小学校で「何かを比べる時には単位を揃えましょう」と習う。安倍首相はお手伝いさんに宿題をやらせたためなのか小学校の算数が習得できていないようだ。「ああ、共産党か面倒だな」という気持ちも透けて見える。
新聞にはぜひ「7兆円の根拠は?」とか「実際にいくらい減るのか?」聞いてみてほしいのだが、官邸の御用機関になっている記者クラブにそれができるかはわからない。「今は言いたくないらしいから聞かないでおこう」と忖度しているのだろう。
ところが、共産党も負けてはいない。そもそも相手が議論を面倒臭がっているということもわかっているし、新聞社が「ファクトチェック」をやらずひたすら永田町という村の事情ばかりを追いかけていることもわかっているのだろう。さらに有権者も議論の中身には興味がない。つまり日本人はそもそも議論には興味がない。興味があるのは議論に勝つことだけである。であれば「思い切り騒ぎましょう」「不安を煽ってやりましょう」というのは共産党として取り得る唯一の選択肢なのかもしれない。
7兆円足りませんよといえば誰か振り向いてくれるかもしれないと考えてこういうTweetを流しそれが支持者たちに広がるという仕組みになっている。共産党は試算を出しているのだから、この7兆円が単年度のものでないということは知っているはずだ。なので注意深く読むと「1年で7兆円足りなくなる」というような書き方はしていない。
この食い違いの元は安倍首相だ。大学レベルの議論だけではなく、多分小学校レベルの算数も苦手だったはずである。彼が政治家としてやって行けているのは「岸信介」と「安倍晋太郎」の孫であり子供であるからにすぎない。世襲というものの恐ろしさを感じる。ただし、こうした人がのうのうと政治家を続けられるのは日本人が小学校の算数レベルの間違いも「おかしい」と思わないからである。我々普通の有権者がそれに気がつかないのはまだ仕方ないのかもしれないのだが、実は新聞社ですらそれを問題だとは思わないところに根深さがある。今、新聞社が関心を持っているのは解散だけである。

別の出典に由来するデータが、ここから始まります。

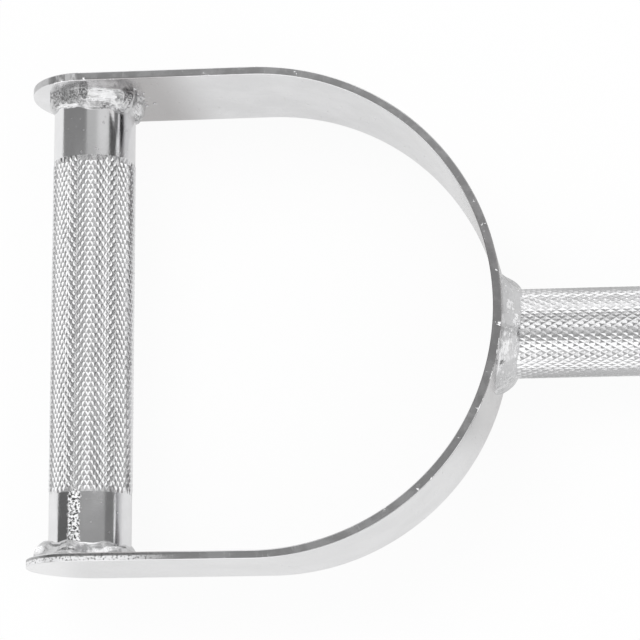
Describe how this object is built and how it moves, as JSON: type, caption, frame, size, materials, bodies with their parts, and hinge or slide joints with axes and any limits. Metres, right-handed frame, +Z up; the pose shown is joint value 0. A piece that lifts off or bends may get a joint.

日本では政策ベースのマニフェストが全く根付かなかった。だから、この先も漠然とした不安が払拭されない。だから、閉塞した不安な政治状況に向き合うかなかったことにして無視することになるだろう。そんな中でできるのは自己防衛だけなので、ますます誰も消費をしなくなるだろう。結局政治がデフレマインドを作っているのだ。